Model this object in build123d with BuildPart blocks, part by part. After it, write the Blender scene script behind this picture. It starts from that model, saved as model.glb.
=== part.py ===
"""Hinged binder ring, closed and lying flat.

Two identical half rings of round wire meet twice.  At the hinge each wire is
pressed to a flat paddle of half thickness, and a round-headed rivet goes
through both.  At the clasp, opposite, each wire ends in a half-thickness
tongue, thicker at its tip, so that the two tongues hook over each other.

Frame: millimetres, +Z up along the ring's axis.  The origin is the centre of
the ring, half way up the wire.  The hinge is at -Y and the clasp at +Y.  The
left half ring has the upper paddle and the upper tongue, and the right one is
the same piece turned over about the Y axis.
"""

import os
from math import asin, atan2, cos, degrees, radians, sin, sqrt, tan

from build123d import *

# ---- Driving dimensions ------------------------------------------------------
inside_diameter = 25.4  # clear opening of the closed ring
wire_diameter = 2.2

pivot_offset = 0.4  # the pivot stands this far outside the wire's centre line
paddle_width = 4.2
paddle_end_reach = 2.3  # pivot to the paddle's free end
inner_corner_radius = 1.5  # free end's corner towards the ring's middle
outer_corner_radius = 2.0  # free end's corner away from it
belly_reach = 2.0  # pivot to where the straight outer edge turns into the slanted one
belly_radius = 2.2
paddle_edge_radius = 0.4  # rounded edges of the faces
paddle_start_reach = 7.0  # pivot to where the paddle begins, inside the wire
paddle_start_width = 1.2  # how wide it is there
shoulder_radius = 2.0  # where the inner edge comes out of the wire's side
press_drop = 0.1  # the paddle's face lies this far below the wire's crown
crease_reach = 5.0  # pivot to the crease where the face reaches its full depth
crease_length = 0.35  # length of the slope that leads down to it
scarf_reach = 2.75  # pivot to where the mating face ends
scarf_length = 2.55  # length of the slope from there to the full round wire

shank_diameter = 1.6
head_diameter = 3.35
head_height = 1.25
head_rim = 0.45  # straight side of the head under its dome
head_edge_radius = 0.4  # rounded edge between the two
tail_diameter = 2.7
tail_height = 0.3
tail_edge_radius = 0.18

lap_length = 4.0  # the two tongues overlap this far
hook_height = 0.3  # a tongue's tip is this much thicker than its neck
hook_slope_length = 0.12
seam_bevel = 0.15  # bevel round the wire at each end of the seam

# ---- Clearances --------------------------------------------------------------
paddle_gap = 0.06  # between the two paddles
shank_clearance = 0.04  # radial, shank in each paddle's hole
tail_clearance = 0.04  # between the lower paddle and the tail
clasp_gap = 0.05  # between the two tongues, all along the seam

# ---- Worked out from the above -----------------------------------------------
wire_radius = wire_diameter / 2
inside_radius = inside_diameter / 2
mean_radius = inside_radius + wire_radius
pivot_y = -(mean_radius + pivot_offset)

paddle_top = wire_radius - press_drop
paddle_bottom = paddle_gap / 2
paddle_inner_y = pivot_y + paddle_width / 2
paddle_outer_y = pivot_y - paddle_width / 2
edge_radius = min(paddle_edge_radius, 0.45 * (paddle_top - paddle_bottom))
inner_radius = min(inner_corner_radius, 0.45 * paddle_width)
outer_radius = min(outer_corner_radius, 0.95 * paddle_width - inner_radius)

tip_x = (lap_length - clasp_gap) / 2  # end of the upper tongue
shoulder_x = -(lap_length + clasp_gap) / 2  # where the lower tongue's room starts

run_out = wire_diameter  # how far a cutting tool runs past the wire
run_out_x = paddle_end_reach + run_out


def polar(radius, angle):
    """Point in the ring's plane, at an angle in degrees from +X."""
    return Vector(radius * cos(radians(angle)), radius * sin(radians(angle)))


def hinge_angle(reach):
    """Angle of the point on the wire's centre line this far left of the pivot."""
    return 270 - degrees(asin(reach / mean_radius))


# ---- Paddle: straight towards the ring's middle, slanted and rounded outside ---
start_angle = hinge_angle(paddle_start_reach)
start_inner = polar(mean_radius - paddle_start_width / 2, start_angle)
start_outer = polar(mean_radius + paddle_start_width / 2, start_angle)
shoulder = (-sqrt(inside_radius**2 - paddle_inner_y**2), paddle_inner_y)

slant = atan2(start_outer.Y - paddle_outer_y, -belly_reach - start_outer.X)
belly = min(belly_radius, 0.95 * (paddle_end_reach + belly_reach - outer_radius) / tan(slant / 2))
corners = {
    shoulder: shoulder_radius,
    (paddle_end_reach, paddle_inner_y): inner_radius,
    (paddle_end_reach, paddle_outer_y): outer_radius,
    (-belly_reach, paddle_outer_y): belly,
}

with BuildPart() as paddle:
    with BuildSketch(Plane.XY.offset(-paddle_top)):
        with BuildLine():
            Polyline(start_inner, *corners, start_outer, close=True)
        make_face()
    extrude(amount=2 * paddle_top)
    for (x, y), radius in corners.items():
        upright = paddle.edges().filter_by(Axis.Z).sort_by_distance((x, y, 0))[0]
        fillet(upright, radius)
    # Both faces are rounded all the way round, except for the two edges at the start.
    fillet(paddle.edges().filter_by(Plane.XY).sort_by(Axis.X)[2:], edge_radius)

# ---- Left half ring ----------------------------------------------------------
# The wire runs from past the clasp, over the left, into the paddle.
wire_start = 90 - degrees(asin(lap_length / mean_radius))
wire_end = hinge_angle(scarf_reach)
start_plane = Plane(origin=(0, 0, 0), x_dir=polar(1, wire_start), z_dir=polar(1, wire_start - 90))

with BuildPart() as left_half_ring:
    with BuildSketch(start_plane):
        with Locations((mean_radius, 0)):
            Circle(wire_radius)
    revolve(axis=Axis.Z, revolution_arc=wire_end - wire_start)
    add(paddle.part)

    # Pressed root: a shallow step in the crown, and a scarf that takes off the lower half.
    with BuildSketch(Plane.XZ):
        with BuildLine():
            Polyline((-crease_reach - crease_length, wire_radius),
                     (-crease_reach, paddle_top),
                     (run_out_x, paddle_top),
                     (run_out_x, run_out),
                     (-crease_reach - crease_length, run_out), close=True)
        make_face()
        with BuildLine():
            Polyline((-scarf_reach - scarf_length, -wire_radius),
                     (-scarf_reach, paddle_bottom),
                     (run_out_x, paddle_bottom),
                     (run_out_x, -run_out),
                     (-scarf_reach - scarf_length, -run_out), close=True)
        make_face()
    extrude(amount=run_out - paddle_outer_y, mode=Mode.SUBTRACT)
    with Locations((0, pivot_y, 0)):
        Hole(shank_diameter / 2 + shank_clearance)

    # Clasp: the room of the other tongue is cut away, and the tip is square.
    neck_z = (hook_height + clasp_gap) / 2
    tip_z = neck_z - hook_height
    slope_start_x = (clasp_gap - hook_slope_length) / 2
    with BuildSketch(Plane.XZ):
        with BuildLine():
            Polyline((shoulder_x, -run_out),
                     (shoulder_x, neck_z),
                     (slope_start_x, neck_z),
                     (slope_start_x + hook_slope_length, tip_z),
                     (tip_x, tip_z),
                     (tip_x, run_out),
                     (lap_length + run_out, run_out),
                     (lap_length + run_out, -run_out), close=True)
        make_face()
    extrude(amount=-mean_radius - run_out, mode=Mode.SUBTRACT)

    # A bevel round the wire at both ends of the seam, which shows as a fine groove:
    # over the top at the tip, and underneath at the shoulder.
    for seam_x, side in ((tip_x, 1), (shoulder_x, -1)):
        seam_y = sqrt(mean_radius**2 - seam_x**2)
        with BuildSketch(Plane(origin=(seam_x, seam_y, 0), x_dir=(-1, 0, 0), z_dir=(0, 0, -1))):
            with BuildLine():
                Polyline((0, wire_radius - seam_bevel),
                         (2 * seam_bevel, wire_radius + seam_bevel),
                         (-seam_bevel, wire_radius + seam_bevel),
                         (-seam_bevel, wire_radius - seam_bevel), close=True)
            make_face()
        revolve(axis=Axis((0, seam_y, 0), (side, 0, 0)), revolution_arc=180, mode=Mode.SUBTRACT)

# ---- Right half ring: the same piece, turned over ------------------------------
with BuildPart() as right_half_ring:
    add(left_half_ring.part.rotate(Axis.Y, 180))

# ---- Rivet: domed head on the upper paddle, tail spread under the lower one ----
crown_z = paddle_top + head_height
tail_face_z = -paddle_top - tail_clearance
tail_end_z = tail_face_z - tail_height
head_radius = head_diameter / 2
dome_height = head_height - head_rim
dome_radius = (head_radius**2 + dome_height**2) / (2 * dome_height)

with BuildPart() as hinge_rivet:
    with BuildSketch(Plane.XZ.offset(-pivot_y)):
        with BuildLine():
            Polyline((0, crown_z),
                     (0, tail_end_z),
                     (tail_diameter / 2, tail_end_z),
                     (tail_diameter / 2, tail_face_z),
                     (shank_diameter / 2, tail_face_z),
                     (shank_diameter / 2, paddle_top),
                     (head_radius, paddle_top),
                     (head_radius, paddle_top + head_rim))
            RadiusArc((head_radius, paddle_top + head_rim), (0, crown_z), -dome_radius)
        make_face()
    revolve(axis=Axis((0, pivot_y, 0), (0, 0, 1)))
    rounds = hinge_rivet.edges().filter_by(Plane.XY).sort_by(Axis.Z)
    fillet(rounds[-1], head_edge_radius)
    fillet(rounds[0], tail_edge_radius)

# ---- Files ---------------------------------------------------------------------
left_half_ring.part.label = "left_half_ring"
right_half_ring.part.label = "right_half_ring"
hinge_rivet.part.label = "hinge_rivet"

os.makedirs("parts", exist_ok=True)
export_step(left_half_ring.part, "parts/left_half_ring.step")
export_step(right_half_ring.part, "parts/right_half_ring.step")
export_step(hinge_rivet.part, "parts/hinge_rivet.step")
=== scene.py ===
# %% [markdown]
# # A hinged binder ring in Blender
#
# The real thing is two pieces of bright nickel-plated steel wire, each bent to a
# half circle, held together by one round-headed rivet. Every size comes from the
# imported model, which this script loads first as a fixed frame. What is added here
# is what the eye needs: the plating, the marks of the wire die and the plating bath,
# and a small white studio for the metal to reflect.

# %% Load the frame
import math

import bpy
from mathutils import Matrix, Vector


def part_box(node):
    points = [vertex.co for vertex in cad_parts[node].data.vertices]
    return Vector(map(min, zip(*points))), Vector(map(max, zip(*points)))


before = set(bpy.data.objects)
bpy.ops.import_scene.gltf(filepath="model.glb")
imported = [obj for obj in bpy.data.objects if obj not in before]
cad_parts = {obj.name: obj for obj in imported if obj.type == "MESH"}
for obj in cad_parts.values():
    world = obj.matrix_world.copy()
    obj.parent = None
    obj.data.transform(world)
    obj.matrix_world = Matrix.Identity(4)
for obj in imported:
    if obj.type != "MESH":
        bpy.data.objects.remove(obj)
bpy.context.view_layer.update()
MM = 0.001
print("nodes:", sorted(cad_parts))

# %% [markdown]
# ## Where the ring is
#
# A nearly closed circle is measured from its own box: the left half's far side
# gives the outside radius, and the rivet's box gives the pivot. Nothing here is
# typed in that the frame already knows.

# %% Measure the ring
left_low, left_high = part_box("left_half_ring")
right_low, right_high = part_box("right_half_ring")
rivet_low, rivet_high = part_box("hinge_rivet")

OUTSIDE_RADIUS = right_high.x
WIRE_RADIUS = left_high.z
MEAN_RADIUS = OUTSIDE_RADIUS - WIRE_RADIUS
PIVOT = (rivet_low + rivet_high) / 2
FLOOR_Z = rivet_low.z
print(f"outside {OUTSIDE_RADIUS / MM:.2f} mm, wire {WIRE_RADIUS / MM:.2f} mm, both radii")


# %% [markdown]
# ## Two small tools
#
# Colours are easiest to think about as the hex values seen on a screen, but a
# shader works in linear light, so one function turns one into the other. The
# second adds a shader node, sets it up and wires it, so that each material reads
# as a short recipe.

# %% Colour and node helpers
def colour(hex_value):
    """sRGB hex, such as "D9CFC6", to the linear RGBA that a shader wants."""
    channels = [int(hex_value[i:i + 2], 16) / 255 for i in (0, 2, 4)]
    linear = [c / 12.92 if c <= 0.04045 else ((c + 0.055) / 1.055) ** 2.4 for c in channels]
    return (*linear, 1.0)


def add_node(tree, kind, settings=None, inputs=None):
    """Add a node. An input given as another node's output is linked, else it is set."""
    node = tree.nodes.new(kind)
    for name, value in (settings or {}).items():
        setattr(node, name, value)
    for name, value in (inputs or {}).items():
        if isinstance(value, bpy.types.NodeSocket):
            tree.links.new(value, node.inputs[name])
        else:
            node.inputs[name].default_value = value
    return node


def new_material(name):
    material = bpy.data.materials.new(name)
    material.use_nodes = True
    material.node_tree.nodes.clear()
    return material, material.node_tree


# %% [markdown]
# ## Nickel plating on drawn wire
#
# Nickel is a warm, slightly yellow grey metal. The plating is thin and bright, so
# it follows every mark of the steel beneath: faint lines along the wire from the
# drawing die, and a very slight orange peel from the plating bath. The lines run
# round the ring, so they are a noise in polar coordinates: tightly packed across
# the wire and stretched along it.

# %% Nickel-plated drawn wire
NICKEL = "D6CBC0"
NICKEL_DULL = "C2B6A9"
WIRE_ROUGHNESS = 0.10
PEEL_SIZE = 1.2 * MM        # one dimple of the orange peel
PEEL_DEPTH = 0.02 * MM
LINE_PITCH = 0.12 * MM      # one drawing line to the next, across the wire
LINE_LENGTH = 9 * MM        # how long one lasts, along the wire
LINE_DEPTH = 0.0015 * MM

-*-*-

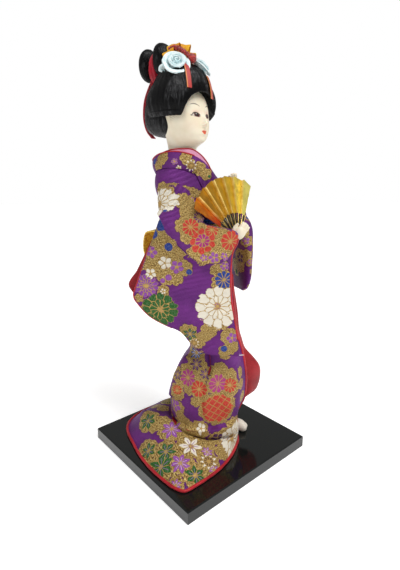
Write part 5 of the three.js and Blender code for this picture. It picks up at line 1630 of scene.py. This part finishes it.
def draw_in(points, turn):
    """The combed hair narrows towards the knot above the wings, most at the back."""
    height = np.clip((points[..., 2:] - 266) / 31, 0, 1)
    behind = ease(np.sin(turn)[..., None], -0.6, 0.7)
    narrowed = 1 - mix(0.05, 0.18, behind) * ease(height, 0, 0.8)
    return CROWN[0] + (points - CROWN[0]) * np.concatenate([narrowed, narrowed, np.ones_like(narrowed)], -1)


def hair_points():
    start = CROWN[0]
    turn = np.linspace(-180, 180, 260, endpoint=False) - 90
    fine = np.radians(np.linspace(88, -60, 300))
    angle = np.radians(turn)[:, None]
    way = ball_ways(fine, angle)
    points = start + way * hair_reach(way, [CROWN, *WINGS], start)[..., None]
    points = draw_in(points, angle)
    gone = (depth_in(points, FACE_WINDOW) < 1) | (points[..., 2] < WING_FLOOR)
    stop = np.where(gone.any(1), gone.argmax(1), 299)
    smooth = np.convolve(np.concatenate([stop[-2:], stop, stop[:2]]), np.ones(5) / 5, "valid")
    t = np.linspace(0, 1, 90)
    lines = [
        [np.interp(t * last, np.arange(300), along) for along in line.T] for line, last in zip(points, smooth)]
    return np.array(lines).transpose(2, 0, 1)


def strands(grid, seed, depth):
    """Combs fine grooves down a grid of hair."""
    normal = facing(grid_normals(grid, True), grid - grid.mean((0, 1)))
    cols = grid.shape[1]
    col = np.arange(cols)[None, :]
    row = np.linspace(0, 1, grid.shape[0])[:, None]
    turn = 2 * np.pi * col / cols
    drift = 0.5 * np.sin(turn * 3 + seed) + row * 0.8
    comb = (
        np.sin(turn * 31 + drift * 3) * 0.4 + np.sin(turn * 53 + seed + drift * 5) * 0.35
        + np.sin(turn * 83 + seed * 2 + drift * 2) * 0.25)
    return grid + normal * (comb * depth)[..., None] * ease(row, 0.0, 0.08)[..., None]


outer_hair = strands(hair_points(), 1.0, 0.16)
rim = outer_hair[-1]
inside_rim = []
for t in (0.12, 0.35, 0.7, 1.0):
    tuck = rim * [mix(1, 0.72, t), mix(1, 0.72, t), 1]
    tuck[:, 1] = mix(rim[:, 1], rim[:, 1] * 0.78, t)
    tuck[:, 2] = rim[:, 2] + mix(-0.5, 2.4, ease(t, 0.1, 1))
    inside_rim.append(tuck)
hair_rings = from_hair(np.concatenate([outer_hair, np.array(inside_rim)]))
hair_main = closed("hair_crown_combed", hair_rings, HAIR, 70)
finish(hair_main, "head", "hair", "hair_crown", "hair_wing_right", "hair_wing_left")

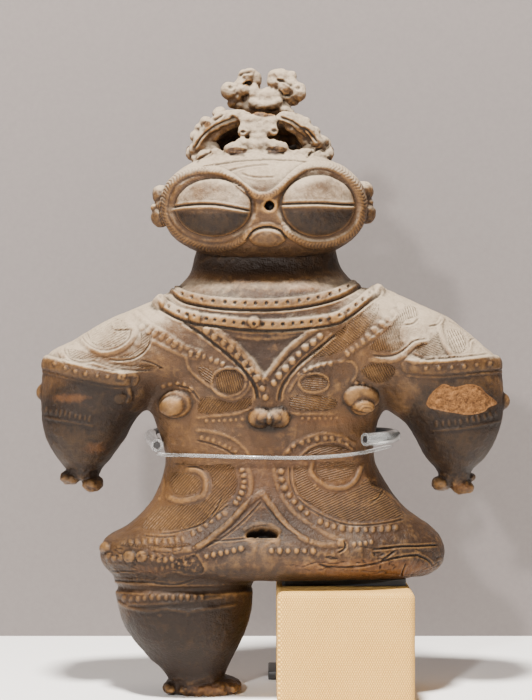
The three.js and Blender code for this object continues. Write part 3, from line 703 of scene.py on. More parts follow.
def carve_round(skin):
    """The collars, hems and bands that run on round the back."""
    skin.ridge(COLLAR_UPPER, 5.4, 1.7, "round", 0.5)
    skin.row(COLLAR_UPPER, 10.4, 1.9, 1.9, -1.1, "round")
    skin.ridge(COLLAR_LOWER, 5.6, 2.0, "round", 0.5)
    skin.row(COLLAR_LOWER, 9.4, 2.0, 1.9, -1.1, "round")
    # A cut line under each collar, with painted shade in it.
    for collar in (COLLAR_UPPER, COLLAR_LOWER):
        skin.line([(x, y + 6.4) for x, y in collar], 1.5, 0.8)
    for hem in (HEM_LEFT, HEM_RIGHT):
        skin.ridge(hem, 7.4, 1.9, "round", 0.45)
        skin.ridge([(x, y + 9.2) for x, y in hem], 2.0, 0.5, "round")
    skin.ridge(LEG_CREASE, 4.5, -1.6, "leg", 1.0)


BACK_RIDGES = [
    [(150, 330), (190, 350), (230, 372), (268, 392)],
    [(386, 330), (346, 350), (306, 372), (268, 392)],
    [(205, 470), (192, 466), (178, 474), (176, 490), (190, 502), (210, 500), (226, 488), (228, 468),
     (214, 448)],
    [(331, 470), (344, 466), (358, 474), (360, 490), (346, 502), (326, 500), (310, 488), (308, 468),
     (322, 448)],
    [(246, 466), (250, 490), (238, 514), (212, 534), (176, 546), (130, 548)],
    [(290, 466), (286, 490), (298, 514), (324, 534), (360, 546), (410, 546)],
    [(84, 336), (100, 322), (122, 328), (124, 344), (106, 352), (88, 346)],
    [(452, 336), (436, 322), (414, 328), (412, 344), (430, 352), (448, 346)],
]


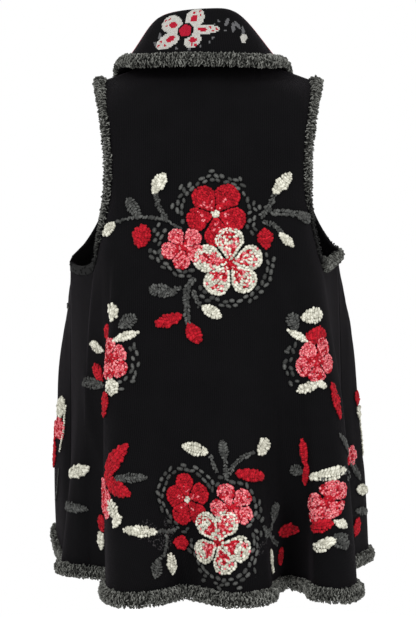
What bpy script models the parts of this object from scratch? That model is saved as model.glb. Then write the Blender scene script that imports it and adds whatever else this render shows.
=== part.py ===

-*-*-

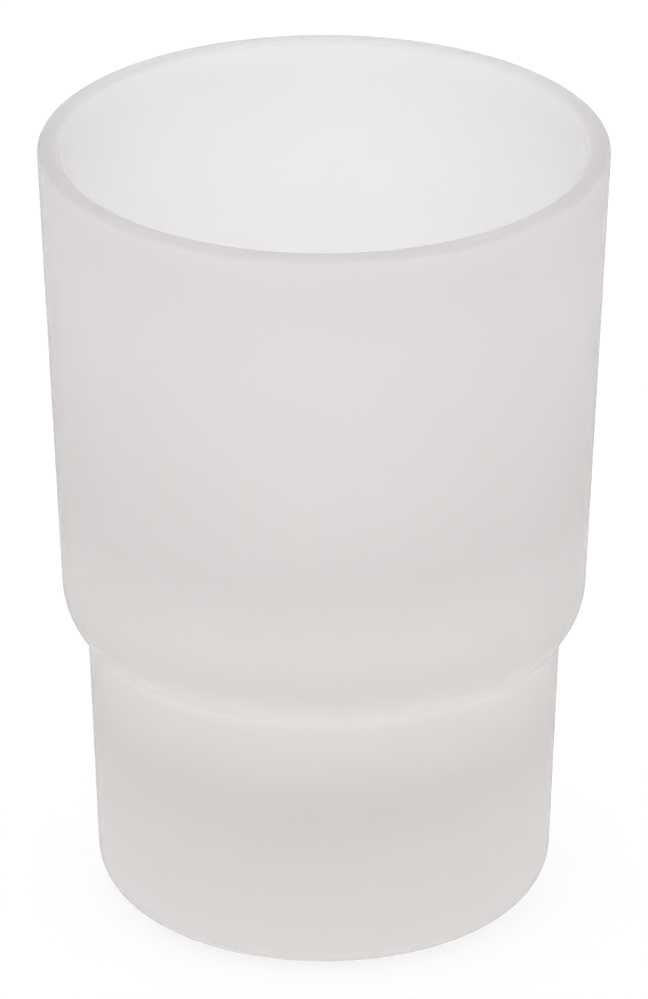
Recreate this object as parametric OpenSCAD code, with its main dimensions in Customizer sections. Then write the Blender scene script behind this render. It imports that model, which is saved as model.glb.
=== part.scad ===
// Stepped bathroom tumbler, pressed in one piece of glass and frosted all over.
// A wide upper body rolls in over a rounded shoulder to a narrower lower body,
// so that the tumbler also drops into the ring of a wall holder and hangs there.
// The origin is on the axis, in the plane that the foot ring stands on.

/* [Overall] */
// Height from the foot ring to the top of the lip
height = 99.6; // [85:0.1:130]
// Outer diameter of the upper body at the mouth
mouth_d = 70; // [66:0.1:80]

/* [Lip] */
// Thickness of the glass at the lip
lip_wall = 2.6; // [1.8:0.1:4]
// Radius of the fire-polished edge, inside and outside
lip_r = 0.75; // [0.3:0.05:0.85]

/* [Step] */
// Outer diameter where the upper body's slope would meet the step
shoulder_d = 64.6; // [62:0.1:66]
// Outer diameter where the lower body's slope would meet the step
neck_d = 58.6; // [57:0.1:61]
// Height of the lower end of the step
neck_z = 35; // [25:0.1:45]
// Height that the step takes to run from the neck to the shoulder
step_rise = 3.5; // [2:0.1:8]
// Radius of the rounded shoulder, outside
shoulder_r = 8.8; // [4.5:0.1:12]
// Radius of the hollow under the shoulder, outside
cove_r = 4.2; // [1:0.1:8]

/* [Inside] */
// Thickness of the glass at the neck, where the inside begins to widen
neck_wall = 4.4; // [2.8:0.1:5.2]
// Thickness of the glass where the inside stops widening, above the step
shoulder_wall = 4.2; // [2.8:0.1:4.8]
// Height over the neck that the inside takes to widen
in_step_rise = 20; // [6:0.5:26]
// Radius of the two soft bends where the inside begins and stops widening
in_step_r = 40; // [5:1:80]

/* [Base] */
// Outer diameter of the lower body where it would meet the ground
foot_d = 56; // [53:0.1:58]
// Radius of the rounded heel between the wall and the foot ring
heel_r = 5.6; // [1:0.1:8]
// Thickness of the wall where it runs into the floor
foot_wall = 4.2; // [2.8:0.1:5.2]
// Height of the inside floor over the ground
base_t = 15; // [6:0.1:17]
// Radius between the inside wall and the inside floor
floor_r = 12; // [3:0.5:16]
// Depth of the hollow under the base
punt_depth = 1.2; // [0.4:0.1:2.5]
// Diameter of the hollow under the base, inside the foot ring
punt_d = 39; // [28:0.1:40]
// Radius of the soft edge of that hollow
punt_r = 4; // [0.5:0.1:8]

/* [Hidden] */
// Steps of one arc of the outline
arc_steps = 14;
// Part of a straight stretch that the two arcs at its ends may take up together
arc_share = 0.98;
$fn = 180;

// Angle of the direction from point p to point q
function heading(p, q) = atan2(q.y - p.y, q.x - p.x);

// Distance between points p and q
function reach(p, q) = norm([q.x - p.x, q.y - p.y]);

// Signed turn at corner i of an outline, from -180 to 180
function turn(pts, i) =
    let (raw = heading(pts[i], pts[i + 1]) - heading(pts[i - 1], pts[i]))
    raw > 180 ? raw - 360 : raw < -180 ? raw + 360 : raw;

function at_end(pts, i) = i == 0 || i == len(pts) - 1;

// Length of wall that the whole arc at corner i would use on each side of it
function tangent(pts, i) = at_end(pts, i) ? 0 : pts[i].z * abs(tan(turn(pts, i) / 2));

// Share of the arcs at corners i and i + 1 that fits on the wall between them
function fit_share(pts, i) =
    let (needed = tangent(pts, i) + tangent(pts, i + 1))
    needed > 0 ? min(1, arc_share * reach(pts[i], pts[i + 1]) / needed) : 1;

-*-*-

- The task -
Within the material above, transcribe exactly the lines that run from the line holding "# ---- Files" through the line holding "points = [vertex.co".

- Solution for this problem -
# ---- Files ---------------------------------------------------------------------
left_half_ring.part.label = "left_half_ring"
right_half_ring.part.label = "right_half_ring"
hinge_rivet.part.label = "hinge_rivet"

os.makedirs("parts", exist_ok=True)
export_step(left_half_ring.part, "parts/left_half_ring.step")
export_step(right_half_ring.part, "parts/right_half_ring.step")
export_step(hinge_rivet.part, "parts/hinge_rivet.step")
=== scene.py ===
# %% [markdown]
# # A hinged binder ring in Blender
#
# The real thing is two pieces of bright nickel-plated steel wire, each bent to a
# half circle, held together by one round-headed rivet. Every size comes from the
# imported model, which this script loads first as a fixed frame. What is added here
# is what the eye needs: the plating, the marks of the wire die and the plating bath,
# and a small white studio for the metal to reflect.

# %% Load the frame
import math

import bpy
from mathutils import Matrix, Vector


def part_box(node):
    points = [vertex.co for vertex in cad_parts[node].data.vertices]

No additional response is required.